Every line in the listing is to be echoed verbatim.

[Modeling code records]
---+---

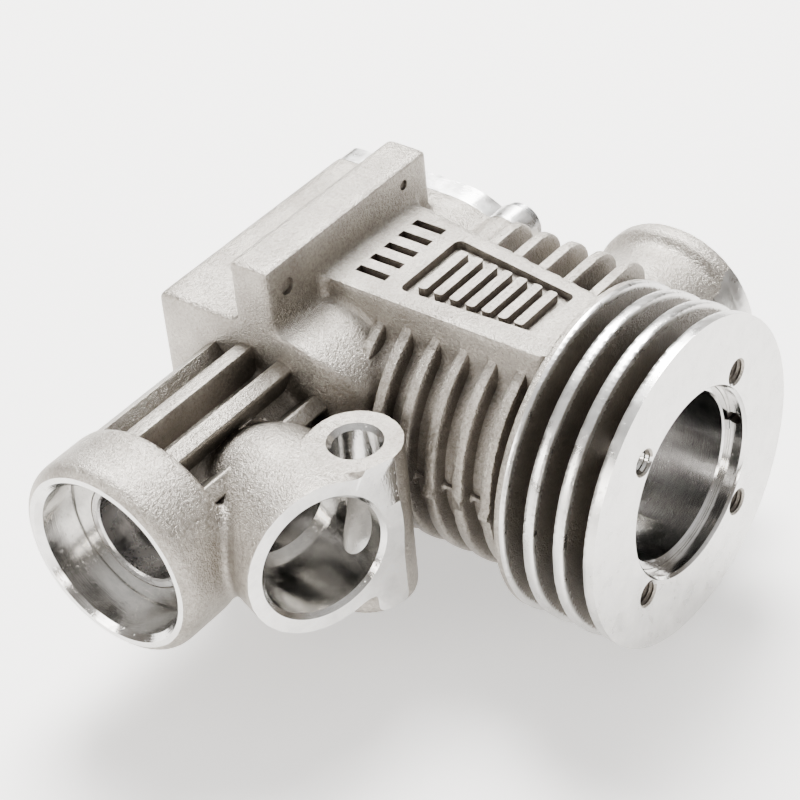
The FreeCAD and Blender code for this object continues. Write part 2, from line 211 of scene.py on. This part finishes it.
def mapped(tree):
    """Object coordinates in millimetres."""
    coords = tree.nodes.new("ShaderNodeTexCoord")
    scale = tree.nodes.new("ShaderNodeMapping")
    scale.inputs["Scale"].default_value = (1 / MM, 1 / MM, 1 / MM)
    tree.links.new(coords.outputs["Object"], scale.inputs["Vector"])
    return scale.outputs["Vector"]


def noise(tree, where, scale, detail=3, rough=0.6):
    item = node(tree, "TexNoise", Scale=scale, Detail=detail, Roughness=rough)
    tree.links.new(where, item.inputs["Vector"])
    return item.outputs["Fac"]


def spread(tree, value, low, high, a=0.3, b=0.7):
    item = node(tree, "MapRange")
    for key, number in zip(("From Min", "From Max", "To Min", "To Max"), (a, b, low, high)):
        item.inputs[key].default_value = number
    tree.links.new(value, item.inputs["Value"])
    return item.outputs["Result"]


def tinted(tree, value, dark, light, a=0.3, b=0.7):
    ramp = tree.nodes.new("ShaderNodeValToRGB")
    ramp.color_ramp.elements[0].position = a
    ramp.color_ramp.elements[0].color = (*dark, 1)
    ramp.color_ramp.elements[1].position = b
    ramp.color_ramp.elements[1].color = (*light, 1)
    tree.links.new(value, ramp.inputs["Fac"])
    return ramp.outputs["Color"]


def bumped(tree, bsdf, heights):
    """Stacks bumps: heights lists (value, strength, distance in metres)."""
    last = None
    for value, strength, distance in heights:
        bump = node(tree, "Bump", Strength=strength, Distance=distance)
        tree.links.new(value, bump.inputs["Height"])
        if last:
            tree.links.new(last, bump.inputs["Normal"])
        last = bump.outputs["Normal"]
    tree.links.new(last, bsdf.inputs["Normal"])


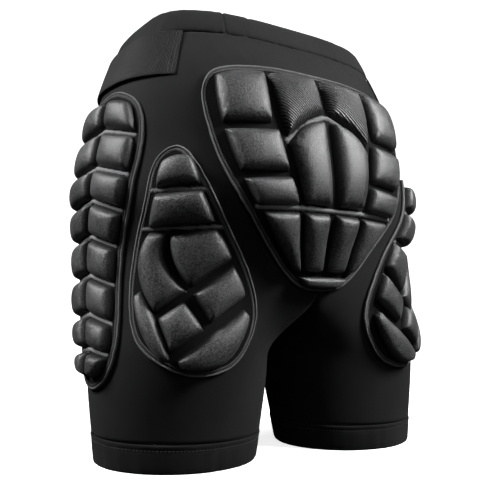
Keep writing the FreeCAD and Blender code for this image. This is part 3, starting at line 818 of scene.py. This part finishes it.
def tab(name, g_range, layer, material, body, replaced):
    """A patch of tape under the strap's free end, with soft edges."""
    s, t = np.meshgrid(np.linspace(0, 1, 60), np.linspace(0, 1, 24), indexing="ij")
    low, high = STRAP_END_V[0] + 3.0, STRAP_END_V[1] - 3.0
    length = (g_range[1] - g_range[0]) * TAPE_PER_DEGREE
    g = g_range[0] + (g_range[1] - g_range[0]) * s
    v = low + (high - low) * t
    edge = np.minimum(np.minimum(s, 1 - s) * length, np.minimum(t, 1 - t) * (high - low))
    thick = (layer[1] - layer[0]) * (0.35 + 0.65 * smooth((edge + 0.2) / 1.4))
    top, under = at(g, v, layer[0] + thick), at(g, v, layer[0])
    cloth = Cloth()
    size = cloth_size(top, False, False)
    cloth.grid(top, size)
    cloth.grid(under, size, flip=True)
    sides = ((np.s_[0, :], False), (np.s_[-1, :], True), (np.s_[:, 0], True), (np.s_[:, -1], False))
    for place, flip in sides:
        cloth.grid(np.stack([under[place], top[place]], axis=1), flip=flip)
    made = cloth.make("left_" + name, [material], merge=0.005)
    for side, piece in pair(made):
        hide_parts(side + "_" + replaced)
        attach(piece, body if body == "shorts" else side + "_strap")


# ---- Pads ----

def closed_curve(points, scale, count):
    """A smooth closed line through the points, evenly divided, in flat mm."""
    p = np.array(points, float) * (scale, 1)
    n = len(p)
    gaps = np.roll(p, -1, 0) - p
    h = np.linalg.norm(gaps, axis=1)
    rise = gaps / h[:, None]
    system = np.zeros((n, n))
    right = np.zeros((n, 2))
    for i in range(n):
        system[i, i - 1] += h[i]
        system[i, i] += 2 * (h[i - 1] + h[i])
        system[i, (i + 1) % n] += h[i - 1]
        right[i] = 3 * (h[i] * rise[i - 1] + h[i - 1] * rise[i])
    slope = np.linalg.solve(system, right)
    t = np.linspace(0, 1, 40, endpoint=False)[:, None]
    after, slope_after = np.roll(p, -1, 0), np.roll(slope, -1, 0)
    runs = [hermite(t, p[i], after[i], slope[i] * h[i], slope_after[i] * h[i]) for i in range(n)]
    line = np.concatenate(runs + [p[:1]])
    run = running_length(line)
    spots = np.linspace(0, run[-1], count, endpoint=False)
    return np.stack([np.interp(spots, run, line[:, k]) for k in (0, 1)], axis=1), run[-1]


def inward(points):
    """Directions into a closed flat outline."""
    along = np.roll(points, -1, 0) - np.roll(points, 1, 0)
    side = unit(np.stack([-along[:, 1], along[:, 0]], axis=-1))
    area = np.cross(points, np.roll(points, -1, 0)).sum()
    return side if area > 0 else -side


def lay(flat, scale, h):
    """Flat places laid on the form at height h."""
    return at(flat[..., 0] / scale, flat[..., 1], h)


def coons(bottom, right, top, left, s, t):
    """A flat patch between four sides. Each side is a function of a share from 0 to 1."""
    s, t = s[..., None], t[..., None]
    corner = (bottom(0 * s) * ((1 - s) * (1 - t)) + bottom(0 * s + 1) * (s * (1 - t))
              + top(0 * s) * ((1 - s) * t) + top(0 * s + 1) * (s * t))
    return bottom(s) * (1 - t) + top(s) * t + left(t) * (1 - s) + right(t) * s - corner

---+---

ANSWER TO THE EXERCISE:
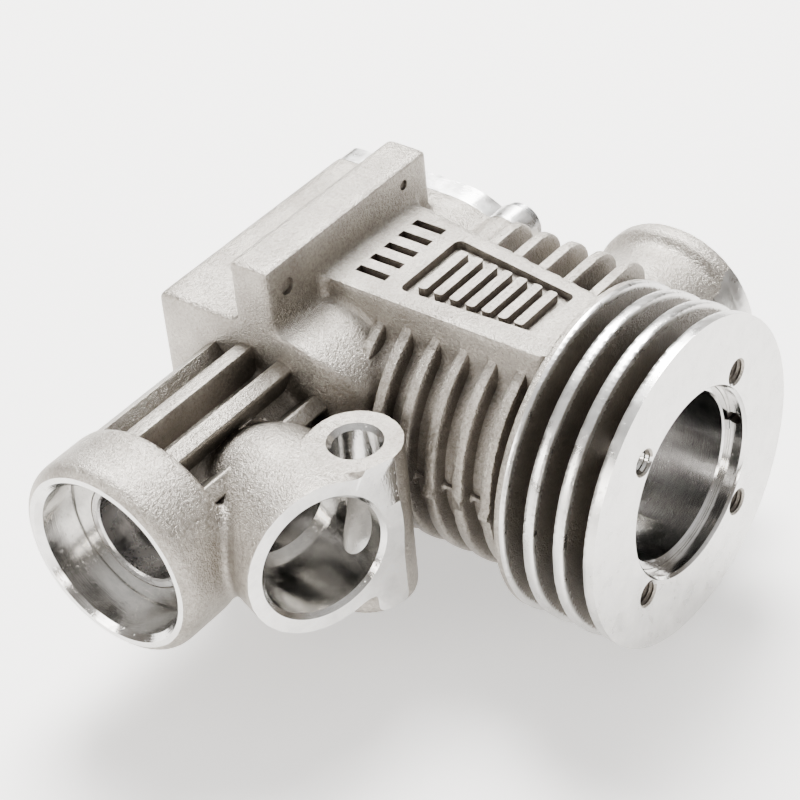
The FreeCAD and Blender code for this object continues. Write part 2, from line 211 of scene.py on. This part finishes it.
def mapped(tree):
    """Object coordinates in millimetres."""
    coords = tree.nodes.new("ShaderNodeTexCoord")
    scale = tree.nodes.new("ShaderNodeMapping")
    scale.inputs["Scale"].default_value = (1 / MM, 1 / MM, 1 / MM)
    tree.links.new(coords.outputs["Object"], scale.inputs["Vector"])
    return scale.outputs["Vector"]


def noise(tree, where, scale, detail=3, rough=0.6):
    item = node(tree, "TexNoise", Scale=scale, Detail=detail, Roughness=rough)
    tree.links.new(where, item.inputs["Vector"])
    return item.outputs["Fac"]


def spread(tree, value, low, high, a=0.3, b=0.7):
    item = node(tree, "MapRange")
    for key, number in zip(("From Min", "From Max", "To Min", "To Max"), (a, b, low, high)):
        item.inputs[key].default_value = number
    tree.links.new(value, item.inputs["Value"])
    return item.outputs["Result"]


def tinted(tree, value, dark, light, a=0.3, b=0.7):
    ramp = tree.nodes.new("ShaderNodeValToRGB")
    ramp.color_ramp.elements[0].position = a
    ramp.color_ramp.elements[0].color = (*dark, 1)
    ramp.color_ramp.elements[1].position = b
    ramp.color_ramp.elements[1].color = (*light, 1)
    tree.links.new(value, ramp.inputs["Fac"])
    return ramp.outputs["Color"]


def bumped(tree, bsdf, heights):
    """Stacks bumps: heights lists (value, strength, distance in metres)."""
    last = None
    for value, strength, distance in heights:
        bump = node(tree, "Bump", Strength=strength, Distance=distance)
        tree.links.new(value, bump.inputs["Height"])
        if last:
            tree.links.new(last, bump.inputs["Normal"])
        last = bump.outputs["Normal"]
    tree.links.new(last, bsdf.inputs["Normal"])


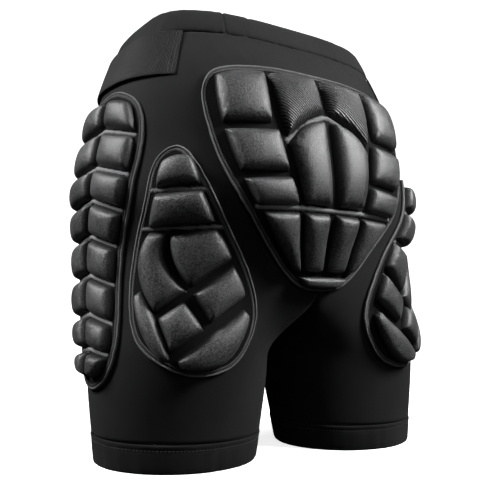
Keep writing the FreeCAD and Blender code for this image. This is part 3, starting at line 818 of scene.py. This part finishes it.
def tab(name, g_range, layer, material, body, replaced):
    """A patch of tape under the strap's free end, with soft edges."""
    s, t = np.meshgrid(np.linspace(0, 1, 60), np.linspace(0, 1, 24), indexing="ij")
    low, high = STRAP_END_V[0] + 3.0, STRAP_END_V[1] - 3.0
    length = (g_range[1] - g_range[0]) * TAPE_PER_DEGREE
    g = g_range[0] + (g_range[1] - g_range[0]) * s
    v = low + (high - low) * t
    edge = np.minimum(np.minimum(s, 1 - s) * length, np.minimum(t, 1 - t) * (high - low))
    thick = (layer[1] - layer[0]) * (0.35 + 0.65 * smooth((edge + 0.2) / 1.4))
    top, under = at(g, v, layer[0] + thick), at(g, v, layer[0])
    cloth = Cloth()
    size = cloth_size(top, False, False)
    cloth.grid(top, size)
    cloth.grid(under, size, flip=True)
    sides = ((np.s_[0, :], False), (np.s_[-1, :], True), (np.s_[:, 0], True), (np.s_[:, -1], False))
    for place, flip in sides:
        cloth.grid(np.stack([under[place], top[place]], axis=1), flip=flip)
    made = cloth.make("left_" + name, [material], merge=0.005)
    for side, piece in pair(made):
        hide_parts(side + "_" + replaced)
        attach(piece, body if body == "shorts" else side + "_strap")


# ---- Pads ----

def closed_curve(points, scale, count):
    """A smooth closed line through the points, evenly divided, in flat mm."""
    p = np.array(points, float) * (scale, 1)
    n = len(p)
    gaps = np.roll(p, -1, 0) - p
    h = np.linalg.norm(gaps, axis=1)
    rise = gaps / h[:, None]
    system = np.zeros((n, n))
    right = np.zeros((n, 2))
    for i in range(n):
        system[i, i - 1] += h[i]
        system[i, i] += 2 * (h[i - 1] + h[i])
        system[i, (i + 1) % n] += h[i - 1]
        right[i] = 3 * (h[i] * rise[i - 1] + h[i - 1] * rise[i])
    slope = np.linalg.solve(system, right)
    t = np.linspace(0, 1, 40, endpoint=False)[:, None]
    after, slope_after = np.roll(p, -1, 0), np.roll(slope, -1, 0)
    runs = [hermite(t, p[i], after[i], slope[i] * h[i], slope_after[i] * h[i]) for i in range(n)]
    line = np.concatenate(runs + [p[:1]])
    run = running_length(line)
    spots = np.linspace(0, run[-1], count, endpoint=False)
    return np.stack([np.interp(spots, run, line[:, k]) for k in (0, 1)], axis=1), run[-1]


def inward(points):
    """Directions into a closed flat outline."""
    along = np.roll(points, -1, 0) - np.roll(points, 1, 0)
    side = unit(np.stack([-along[:, 1], along[:, 0]], axis=-1))
    area = np.cross(points, np.roll(points, -1, 0)).sum()
    return side if area > 0 else -side


def lay(flat, scale, h):
    """Flat places laid on the form at height h."""
    return at(flat[..., 0] / scale, flat[..., 1], h)


def coons(bottom, right, top, left, s, t):
    """A flat patch between four sides. Each side is a function of a share from 0 to 1."""
    s, t = s[..., None], t[..., None]
    corner = (bottom(0 * s) * ((1 - s) * (1 - t)) + bottom(0 * s + 1) * (s * (1 - t))
              + top(0 * s) * ((1 - s) * t) + top(0 * s + 1) * (s * t))
    return bottom(s) * (1 - t) + top(s) * t + left(t) * (1 - s) + right(t) * s - corner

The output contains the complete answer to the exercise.